### Work to be completed
Lines holding the string "that" are the ones to copy from this listing.

### Raw data
Begin

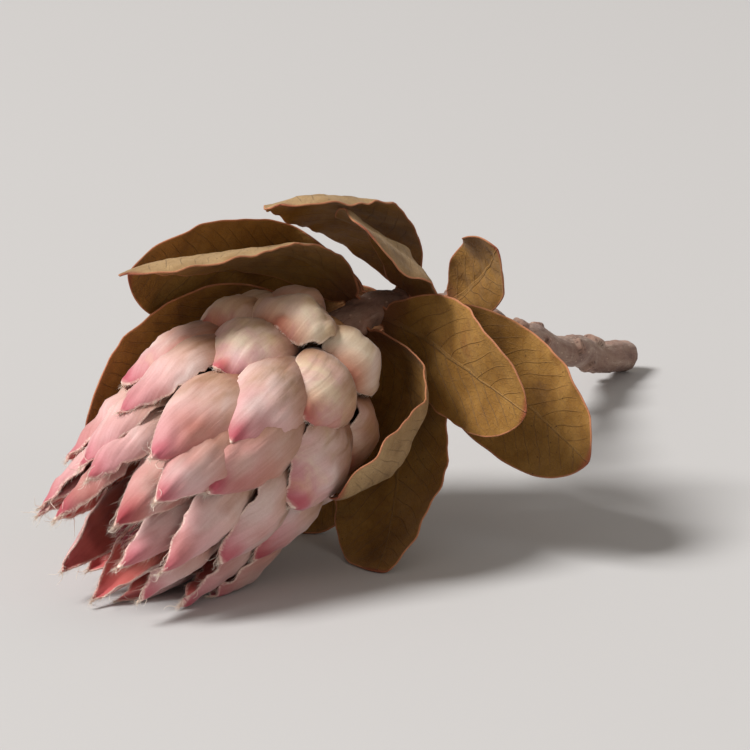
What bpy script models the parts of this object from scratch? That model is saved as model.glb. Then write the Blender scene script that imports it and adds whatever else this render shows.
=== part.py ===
"""A dried protea: one flower head on a cut woody stem with its leaves, lying on a surface.

Metres, +Z up. The origin is at the bottom centre of the part's box, and the surface is at Z 0.
The head points along -X and the cut end of the stem along +X.
"""

import math
import random
from collections import namedtuple

import bmesh
import bpy
import numpy as np
from mathutils import Matrix, Vector

# Where the head meets the stem, and how the head lies
NECK = Vector((-0.0503, 0.0080, 0.0568))
HEAD_NOD = math.radians(26)
HEAD_TURN = math.radians(9)
NECK_GAP = 0.0009

# The head: the outline that its bract tips lie on, and its core, as (height above the neck, radius)
HEAD_OUTLINE = (
    (0.000, 0.0070),
    (0.005, 0.0160),
    (0.014, 0.0248),
    (0.027, 0.0294),
    (0.044, 0.0304),
    (0.061, 0.0300),
    (0.076, 0.0288),
    (0.088, 0.0258),
    (0.097, 0.0208),
    (0.102, 0.0130),
)
CORE_OUTLINE = (
    (0.000, 0.0000),
    (0.000, 0.0062),
    (0.008, 0.0115),
    (0.020, 0.0150),
    (0.034, 0.0155),
    (0.044, 0.0125),
    (0.047, 0.0080),
    (0.047, 0.0000),
)
CORE_SIDES = 20
GOLDEN_ANGLE = math.radians(137.508)

# The bracts, from share 0 for the lowest to 1 for the innermost
BRACTS = 46
BRACT_SEED = 11
BRACT_THICKNESS = 0.0011
BRACT_GRID = (6, 4)
FIRST_TIP = 0.020
TIP_CROWDING = 1.5
TIP_SCATTER_ALONG = (-0.0042, 0.0030)
TIP_SCATTER_OUT = (-0.0016, 0.0032)
TIP_LEAN = math.radians(6)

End

### Answer for this exercise
What bpy script models the parts of this object from scratch? That model is saved as model.glb. Then write the Blender scene script that imports it and adds whatever else this render shows.
# The head: the outline that its bract tips lie on, and its core, as (height above the neck, radius)